Arizona needs federal help to grapple with a hotter climate, he said. “We need the work force,” Mr. Garfin said. “We need the funding. Many communities in Arizona lack the budget or expertise to do this. It requires real money. And it’s super important for Arizona.”
Poor and minority communities, which are disproportionately harmed by climate change, must be included in any government plan, said Vianey Olivarria, a director of Chispa Arizona, the state branch of the League of Conservation Voters. “There is no way to have a climate action plan that does not have environmental justice,” she said.
Democrats at the forefront of pushing for climate action say none of the policies can be spared.
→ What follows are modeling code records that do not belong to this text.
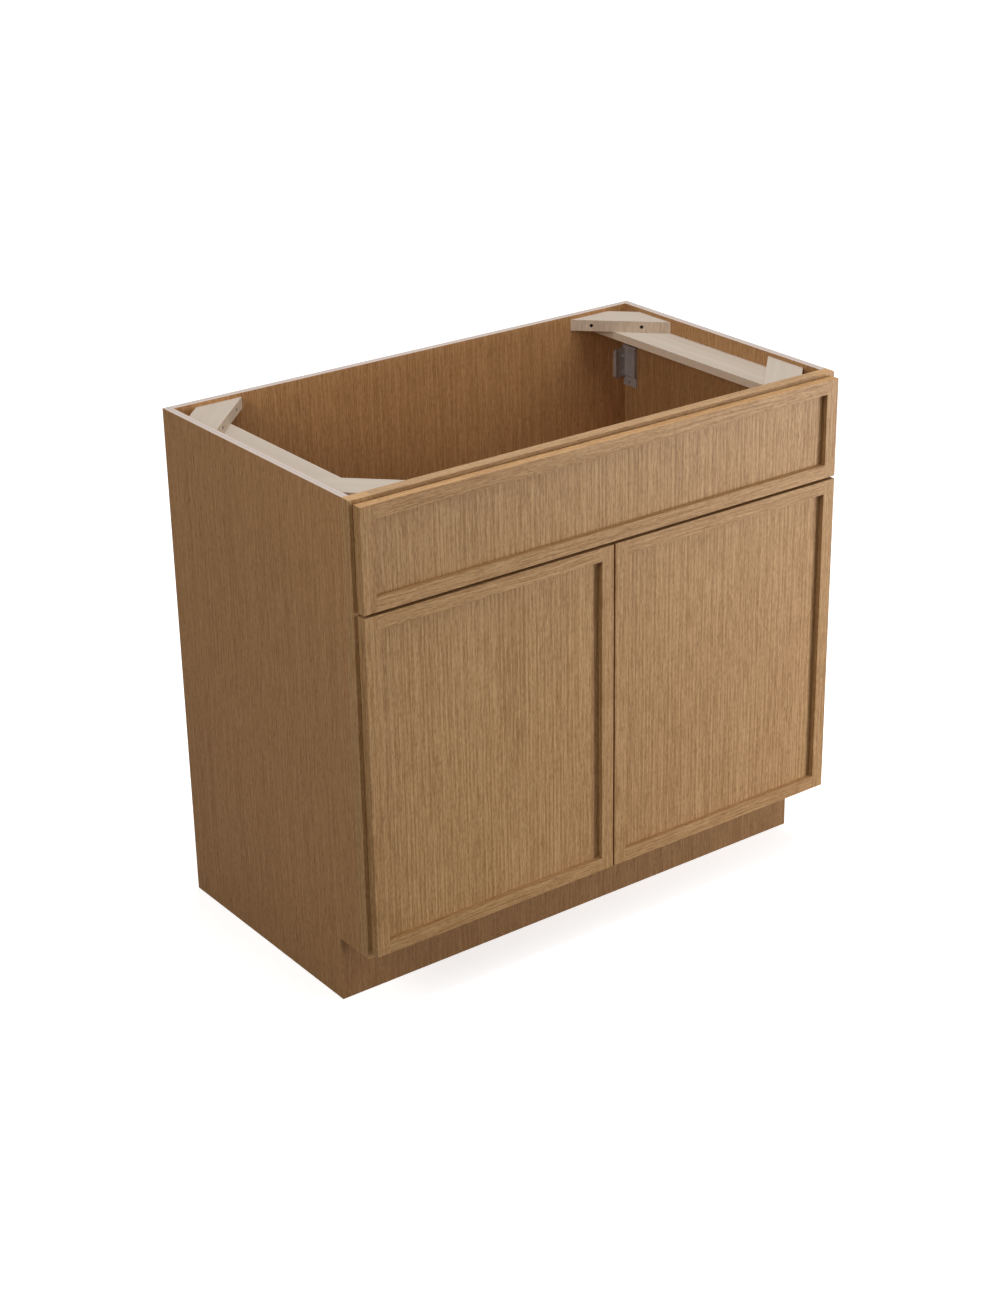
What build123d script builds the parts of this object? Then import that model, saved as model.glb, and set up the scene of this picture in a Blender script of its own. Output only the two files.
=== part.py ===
from build123d import *
import os

# Sink base cabinet: a plywood box with an open top, a solid oak face frame, one false front
# where the sink's bowl sits, and two doors below it on concealed hinges.
# Millimetres. +X is right, +Y is back, +Z is up, and the doors face -Y.
# The origin is the bottom centre of the whole cabinet, doors included.

os.makedirs("parts", exist_ok=True)

# ---- driving dimensions ------------------------------------------------------------------

# the box
CABINET_W = 914.4  # 36 in
BOX_DEPTH = 514.35  # 20 1/4 in, face frame included, doors left out
CABINET_H = 838.2  # 33 in
PLY_T = 12.7  # sides, back, floor and toe board
HOUSING_DEPTH = 6.0  # rabbets and housings cut into the sides
TOE_H = 107.95
TOE_RECESS = 76.2  # toe board behind the face frame's front

# the face frame
FRAME_T = 19.05
FRAME_MEMBER_W = 38.1
TENON_LENGTH = 10.0
TENON_T = 6.35
TENON_SHOULDER = 6.0

# the top bracing
RAIL_W = 68.0
RAIL_T = 12.7
BLOCK_LEG = 120.0
BLOCK_TRUNCATION = 39.0
BLOCK_T = 19.05
BLOCK_DROP = 6.35  # block top below the cabinet's top
POCKET_R = 3.2
POCKET_WEB = 14.0  # wood that the screw passes between the pocket's floor and the wall
POCKET_FROM_SIDE = 49.0  # along the diagonal face, from its end at the side panel
POCKET_FROM_CROSS = 35.5  # along the diagonal face, from its other end
POCKET_SCREW_HEAD_R = 2.9

# the fronts: a false front and two doors, framed alike
SIDE_REVEAL = 6.35  # face frame left showing round the fronts
TOP_REVEAL = 6.35
BOTTOM_REVEAL = 7.94
FRONTS_GAP = 4.76  # between false front and doors
DOOR_H = 549.3  # the false front takes the height that the doors leave
DOORS_GAP = 3.2  # between the two doors
FRONT_T = 16.0
STANDOFF = 1.0  # fronts stand this far off the face frame
STILE_W = 22.2  # stiles and rails of every front
PANEL_RECESS = 8.5
PANEL_LAP = 8.0  # panel's edge behind the stiles and rails
ARRIS_R = 0.5

# the concealed hinges; "in" is from the door's outer edge, "proud" from the frame's front
HINGE_FROM_END = 88.9  # hinge centre from the door's top or bottom
CUP_R = 17.5
CUP_DEPTH = 6.0
CUP_WALL = 0.8
CUP_CENTRE_IN = 22.5
FLANGE_RIM = 2.0
FLANGE_T = 1.0
FLANGE_EAR_R = 5.0
FLANGE_EAR_BACK = 12.5  # ear's centre from the cup's, towards the door's outer edge
FLANGE_EAR_UP = 22.0
PIN_R = 0.9
CUP_PIVOT_IN = 11.5
CUP_PIVOT_PROUD = 3.0
ARM_PIVOT_OVERHANG = 2.75  # arm's pin past the face frame's inner edge
ARM_PIVOT_PROUD = 3.5
LINK_T = 1.6
LINK_W = 9.0
LINK_PLAY = 0.3  # link's gap to each ear of the arm
KNUCKLE_R = 1.7
ARM_T = 1.5
ARM_PLATE_H = 40.0
ARM_PLATE_EDGE = 1.0  # plate's edges inside the frame's thickness
ARM_EAR_R = 2.0
ARM_EAR_ROOT = 7.0
ARM_SCREW_UP = 14.0

# the plastic brackets in the back corners
BRACKET_T = 5.0
BRACKET_DROP = 128.2  # its lower edge below the cabinet's top
BRACKET_BACK_W = 26.0
BRACKET_BACK_H = 50.0
BRACKET_SIDE_W = 33.4
BRACKET_SIDE_H = 57.0
BRACKET_CORNER_R = 5.0
BRACKET_RIM_W = 2.6
BRACKET_RIM_T = 1.6
BRACKET_NOTCH_W = 2.0  # the two notches in the side leg's free edge
BRACKET_NOTCH_H = 3.0
BRACKET_NOTCH_UP = (3.5, 50.5)  # their lower ends from the bracket's lower edge
BRACKET_BEVEL = 3.0
BRACKET_TAB_H = 16.0
BRACKET_TAB_T = 2.2
BRACKET_HOLE_R = 2.5
BRACKET_HOLE_IN = 14.7  # tab's hole from the back panel
BRACKET_HOLE_UP = 6.8  # tab's hole from its lower edge
BRACKET_SCREW_IN = 9.4  # screws from the side panel
BRACKET_SCREW_UP = (9.1, 38.4)  # screws from the bracket's lower edge

# fasteners and small parts
SCREW_R = 1.9
SCREW_HEAD_R = 3.7
SCREW_HEAD_T = 2.4
SCREW_BITE = 9.0  # thread's reach into the piece it holds to
SMALL_SCREW_R = 1.4
SMALL_SCREW_HEAD_R = 2.7
SMALL_SCREW_HEAD_T = 1.2
SMALL_SCREW_BITE = 10.0
ARM_SCREW_BITE = 16.0
BUMPER_R = 5.0
BUMPER_T = 0.7
BUMPER_FROM_END = 9.0  # bumper's centre from the door's top or bottom
SPACER_R = 8.0
FALSE_SCREW_CLEAR = 24.5  # false front's screws inside the corner blocks' ends
FIT = 0.05  # clearance all round a screw or a pin

# ---- places that follow ------------------------------------------------------------------

HALF_W = CABINET_W / 2
TOTAL_DEPTH = BOX_DEPTH + STANDOFF + FRONT_T

FRONT_Y = -TOTAL_DEPTH / 2  # outer face of doors and false front
FRONT_BACK_Y = FRONT_Y + FRONT_T
PANEL_Y = FRONT_Y + PANEL_RECESS
FRAME_Y = FRONT_BACK_Y + STANDOFF
FRAME_BACK_Y = FRAME_Y + FRAME_T
BACK_Y = TOTAL_DEPTH / 2
BACK_INNER_Y = BACK_Y - PLY_T
TOE_Y = FRAME_Y + TOE_RECESS

SIDE_INNER_X = HALF_W - PLY_T
FRAME_INNER_X = HALF_W - FRAME_MEMBER_W
FRONTS_X = HALF_W - SIDE_REVEAL

DOOR_BOTTOM = TOE_H + BOTTOM_REVEAL
DOOR_TOP = DOOR_BOTTOM + DOOR_H
FALSE_BOTTOM = DOOR_TOP + FRONTS_GAP
FALSE_TOP = CABINET_H - TOP_REVEAL
TOP_RAIL = (CABINET_H - FRAME_MEMBER_W, CABINET_H)
MID_RAIL_BOTTOM = DOOR_TOP + FRONTS_GAP / 2 - FRAME_MEMBER_W / 2
MID_RAIL = (MID_RAIL_BOTTOM, MID_RAIL_BOTTOM + FRAME_MEMBER_W)
BOTTOM_RAIL = (TOE_H, TOE_H + FRAME_MEMBER_W)
FLOOR = (BOTTOM_RAIL[1] - PLY_T, BOTTOM_RAIL[1])

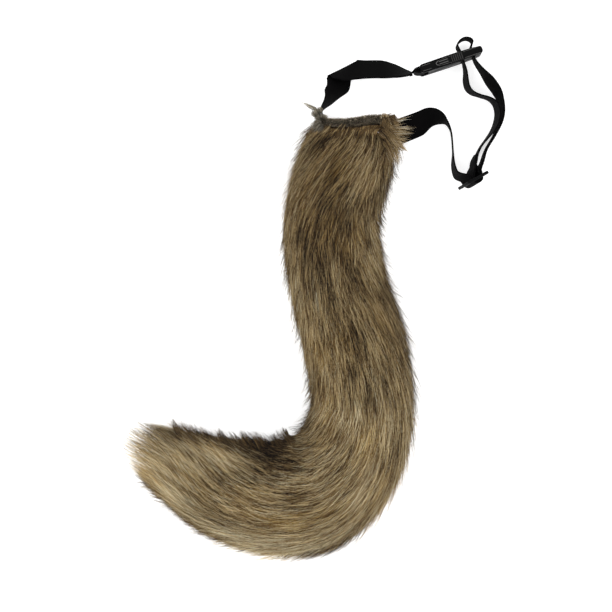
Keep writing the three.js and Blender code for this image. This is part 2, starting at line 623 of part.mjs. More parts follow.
// The webbing from one row to another of a whole route, grown on every side for a pocket's clearance.
// Where its rulings lie slanting across it, as at a fold, they are longer than the webbing is wide.
function ribbon(route, first, last, grow) {
  const steps = Math.max((last - first) * 3, 1);
  const strip = new THREE.BoxGeometry(1, 1, 1, steps, 1, 1);
  const line = new THREE.CatmullRomCurve3(route.map((row) => row.point), false, "centripetal");
  const sides = new THREE.CatmullRomCurve3(route.map((row) => row.side), false, "centripetal");
  shaped(strip, (v) => {
    const place = (first + (v.x + 0.5) * (last - first)) / (route.length - 1);
    const along = line.getTangent(place);
    const side = sides.getPoint(place).normalize();
    const normal = new THREE.Vector3().crossVectors(along, side);
    const slant = Math.max(normal.length(), LEAST_SLANT);
    const point = line.getPoint(place).addScaledVector(side, (v.y * (STRAP_WIDTH + grow * 2)) / slant);
    point.addScaledVector(normal.normalize(), v.z * (STRAP_THICKNESS + grow * 2));
    return place === 0 ? point.addScaledVector(along, -grow) : point;
  });
  return solidOf(strip);
}

// Webbing as one body, made of stretches of rows that follow on
function webbing(stretches) {
  const route = stretches.flat();
  let first = 0;
  const bodies = stretches.map((stretch) => {
    const last = Math.min(first + stretch.length, route.length - 1);
    const body = ribbon(route, first, last, 0);
    first = last;
    return body;
  });
  return mainBody(joined(bodies));
}

// Rows of a strap's end that is sewn inside the tail or its hem
function stubRows(at, degrees, length, row) {
  const heading = headingOf(degrees);
  const rowOff = (off) => rowAt(at.x + heading.x * off, at.y + heading.y * off, row);
  return [rowOff(length), rowOff(length * STUB_MIDDLE)];
}

function shortStrapRoute() {
  const stub = stubRows(SHORT_STRAP_AT, SHORT_STUB_TURN, SHORT_STUB, SHORT_STRAP[0]);
  const free = rowsBetween(SHORT_STRAP_AT, BUCKLE_AT, SHORT_STRAP);
  const bar = SOCKET_BAR / 2;
  const off = bar + GAP + STRAP_THICKNESS / 2;
  const near = [rowIn(BUCKLE, -SOCKET_LEAD, bar), rowIn(BUCKLE, -SOCKET_NEAR, off)];
  const round = rowsRound(BUCKLE, SOCKET_BAR_AT, bar, bar, 0, 90, -90);
  const back = [rowIn(BUCKLE, -SOCKET_NEAR, -bar)];
  const lap = rowsLaidOn([...free.slice(-1), ...near]);
  const end = rowIn(BUCKLE, -SOCKET_LEAD, bar - STRAP_THICKNESS * SEAM);
  return [[...stub, ...free, ...near, ...round], [...back, end, ...lap.slice(2)]];
}

function longStrapRoute() {
  const stub = stubRows(LONG_STRAP_AT, LONG_STUB_TURN, LONG_STUB, TAIL_STRAND[0]);
  const free = rowsBetween(LONG_STRAP_AT, SLIDER_AT, TAIL_STRAND);
  const toSlider = [...free, rowIn(SLIDER, -SLIDER_LEAD, SLIDER_RISE)];
  const halfBar = SLIDER_BAR / 2;
  const halfThick = SLIDER_THICKNESS / 2;
  const through = rowsRound(SLIDER, 0, halfBar, halfThick, 1, 180, 360);
  const outer = [rowIn(SLIDER, SLIDER_LEAVE, SLIDER_RISE), ...strandRows(OUTER_STRAND)];
  const loop = TAKE_UP.map((row) => {
    return rowIn(BUCKLE, mix(FIRST_SLOT, SECOND_SLOT, row.place), row.rise * TAKE_UP_LOOP);
  });
  const clear = SOCKET_THICKNESS * LOOP_FACE;
  const below = SOCKET_THICKNESS * LOOP_BACK;
  const over = [
    rowIn(BUCKLE, SECOND_SLOT, -below),
    rowIn(BUCKLE, SECOND_SLOT, clear),
    ...loop,
    rowIn(BUCKLE, FIRST_SLOT, clear),
    rowIn(BUCKLE, FIRST_SLOT, -below),
  ];
  const inner = [...strandRows(INNER_STRAND), rowIn(SLIDER, 0, INNER_RISE)];
  const round = rowsRound(SLIDER, 0, halfBar, halfThick, 0, 180, 360);
  const back = [rowIn(SLIDER, SEWN_LEAVE, SEWN_RISE)];
  const lap = rowsLaidOn(inner.slice(-SEWN_ROWS - 1));
  return [[...stub, ...toSlider, ...through], outer, over, inner, [...round, ...back, ...lap]];
}

// The pocket that a strap's sewn end and the fur beside it leave free
function pocket(route, rows) {
  return ribbon(route.flat(), 0, rows, GAP);
}

const shortStrap = shortStrapRoute();
const longStrap = longStrapRoute();
const pockets = pocket(shortStrap, 4).add(pocket(longStrap, 5));
const [hem, hemSpace] = [0, GAP].map((grow) => {
  return joined([hemRoll(grow), ...CORNER_TUFTS.map((row) => tuft(row, grow))]);
});
const tail = joined([stuffedSleeve(), ...furLocks(), ...SIDE_TUFTS.map((row) => tuft(row, 0))]);

const costumeTail = new THREE.Group();
costumeTail.add(meshOf("fur_tail", mainBody(tail.subtract(hemSpace).subtract(pockets)), "fur"));
costumeTail.add(meshOf("top_hem", mainBody(hem.subtract(pockets)), "cloth"));
costumeTail.add(meshOf("strap_short", webbing(shortStrap), "webbing"));
costumeTail.add(meshOf("strap_long", webbing(longStrap), "webbing"));

const buckle = new THREE.Group();
buckle.applyMatrix4(BUCKLE);
buckle.add(meshOf("buckle_socket", buckleSocket(), "plastic"));
buckle.add(meshOf("buckle_plug", bucklePlug(), "plastic"));
costumeTail.add(buckle);

const adjuster = meshOf("slider", slider(), "plastic");
adjuster.applyMatrix4(SLIDER);
costumeTail.add(adjuster);

// The footprint's middle goes to the origin
const footprint = new THREE.Box3().setFromObject(costumeTail);
const middle = footprint.getCenter(new THREE.Vector3());
costumeTail.position.set(-middle.x, -middle.y, -footprint.min.z);

export default costumeTail;
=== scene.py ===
"""A costume animal tail lying flat, with its waist belt on edge beside it: long mottled fur over a stuffed
sleeve, a short-pile hem, black webbing, a side-release buckle and a sliding adjuster, with a pale floor,
soft light and a camera looking straight down. Tables and lengths in the code are in millimetres, and the
lengths among the settings are in metres."""

import math

import bpy
import numpy as np
from bpy.props import FloatProperty, FloatVectorProperty, IntProperty, PointerProperty
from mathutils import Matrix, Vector, kdtree


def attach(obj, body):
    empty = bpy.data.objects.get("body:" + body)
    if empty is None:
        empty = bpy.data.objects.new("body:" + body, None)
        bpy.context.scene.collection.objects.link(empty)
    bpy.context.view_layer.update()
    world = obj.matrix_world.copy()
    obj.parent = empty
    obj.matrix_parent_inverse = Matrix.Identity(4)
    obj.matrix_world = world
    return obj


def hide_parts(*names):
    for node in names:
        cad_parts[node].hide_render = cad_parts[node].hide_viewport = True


bl_info = {
    "name": "Costume Tail",
    "version": (1, 0, 0),
    "blender": (4, 5, 0),
    "location": "View3D > Sidebar > Costume Tail",
    "description": "Dresses a costume tail and its waist belt with fur, webbing and moulded plastic",
    "category": "Object",
}

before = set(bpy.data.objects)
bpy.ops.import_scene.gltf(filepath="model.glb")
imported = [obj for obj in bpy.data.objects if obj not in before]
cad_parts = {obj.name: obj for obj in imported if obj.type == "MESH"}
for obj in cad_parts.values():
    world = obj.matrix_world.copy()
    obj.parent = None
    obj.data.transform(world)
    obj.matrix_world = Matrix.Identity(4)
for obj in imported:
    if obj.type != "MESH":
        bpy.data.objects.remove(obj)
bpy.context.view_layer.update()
MM = 0.001
HEM_AT = np.array([35.782, 176.280, 0.0])  # middle of the hem, where the tables start from

# Sizes of the tail and hem
TAIL_DROP, TAIL_REACH, FUR_WIDTH, FUR_HEIGHT = 376, 229, 112, 76
PILE_DEPTH, LOCK_LENGTH, LOCK_WIDTH, TIP_SLANT = 11, 54, 26, 0.3
SLEEVE_END, MIDDLE_RISE, BELLY = 0.91, 0.42, 0.5
HEM_LENGTH, HEM_DEPTH, HEM_HEIGHT, HEM_DIP = 76, 10.5, 32, 3
HEM_TAPER, HEM_ROUND = 0.3, 0.7
HEM_PILE, HEM_EDGE, FRINGE_TUFTS = 8000, 2400, 110  # hairs on and below the hem, tufts of the fringe
HEM_WAYS, HEM_SHIFTS = (-1, -0.85, -0.3, 0, 0.4, 1), (-2.4, -2.3, -1.7, -0.2, 1.8, 0.6)  # how its line runs
TUFT_THICKNESS = 5
LEFT_END = -241.5  # no hair goes further left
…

“We cannot slash climate funding in this package. That would go back on the promise to voters, to young people, to the American workers who don’t want to be left behind,” said Senator Edward J. Markey, a Massachusetts Democrat. “We absolutely need a robust Civilian Climate Corps, which will inspire a new generation of young Americans. We need a robust green climate bank which will unleash for every dollar which is spent, seven to 10 dollars of private sector investment. That’s a very smart way of ensuring that every small city, small town housing authority, small business, can have access to the capital they need to make this transition.”